Would The Warlord be at the top of anyone's list for 'most important LJN figure of all time'? Probably not. And yet, even though this isn't a top name for most collectors... I would argue The Warlord is one of the most badass and underappreciated creations of the entire line.


Am I being intentionally controversial by picking the fricking Warlord as the next inductee in the (prestigious) Canadian Bulldog's World LJN Wrestling Hall of Fame? Perhaps a bit misguided or silly? Read on and let me know if you agree...


Introduced as part of the elusive sixth series of LJN Wrestling Superstars (and technically, created not by LJN but by a company known as Grand Toys), The Warlord is one of the taller, muscular figs in the line. Grand Toys broke all the rules!


He's also one of the more accurate LJN figures, as his facepaint, tufts of black and orange hair and brown goatee are ridiculously accurate to Warlord's persona at the time, when he was part of The Power of Pain tag team along with (an unreleased) Barbarian.

Of course, this was a very different look to The Warlord who terrorized WWF competitors as a singles wrestler in the early to mid 1990s. Later, he would shed the facepaint and done a silver Phantom Of The Opera style mask (a la his later Hasbro figure). Here, he was simply one half of a tag team and someone who was managed with Mr. Fuji and not by The Doctor Of Style Slick.


And because we never received a compatible figure of The Barbarian, I had to pretend he was simply injured or had missed that weekend's house show loop.


Now.... because LJN never came out with a Barbarian, not to mention a Demolition Smash (see The Great Demolition Smash Action Figure Conspiracy for more on that situation), just about the only reasonable match you could come up with during that era was a Warlord-Demolition Ax one on one bout. Admittedly, that wasn't the same thing, but without it, you had no real way to stage badass facepaint vs. facepaint matches in your basement. You know?

As we know, Warlord did eventually find success as a singles wrestler, so if you wanted to suspend disbelief for a while, you could easily pretend this was the version of the dude in The Phantom Of The Opera mask. As a singles guy, he could easily make mincemeat out of fan favorites such as Jake The Snake Roberts as he (very slowly) climbed his way up the official LJN action figure rankings.

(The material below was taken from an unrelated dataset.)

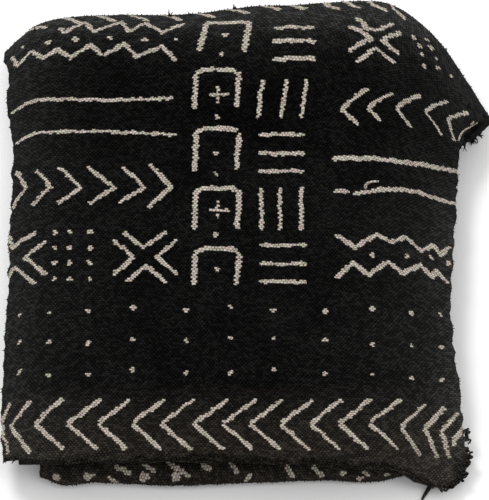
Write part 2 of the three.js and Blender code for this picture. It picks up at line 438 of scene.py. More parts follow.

For the most part, though, my LJN career with The Warlord wasn't all that successful. He would spend time crushing jabronies like Tito Santana (or, if he wasn't on the card, perhaps SD Jones or Hillbilly Jim), always looking for better competition but never quite finding it.

What can I say? Some guys are destined to hold WWF gold in the LJN federation of my mind. Some are perennial contenders.

That's not to say I didn't thoroughly appreicate The Warlord, because I certainly did. Buddy was jacked to the gills and looked like he was sent from the future to murder you. It's very hard to argue with a character that imposing.


And if they'd given me an era-appropriate Barbarian to match him with? Who knows what could have happened? Hulk Hogan's WWF Championship probably wouldn't have been safe from an LJN version of The Powers of Pain.


What could have been.... Anyways, welcome to the prestigious Canadian Bulldog's World LJN Wrestling Figure Hall of Fame. You've earned it!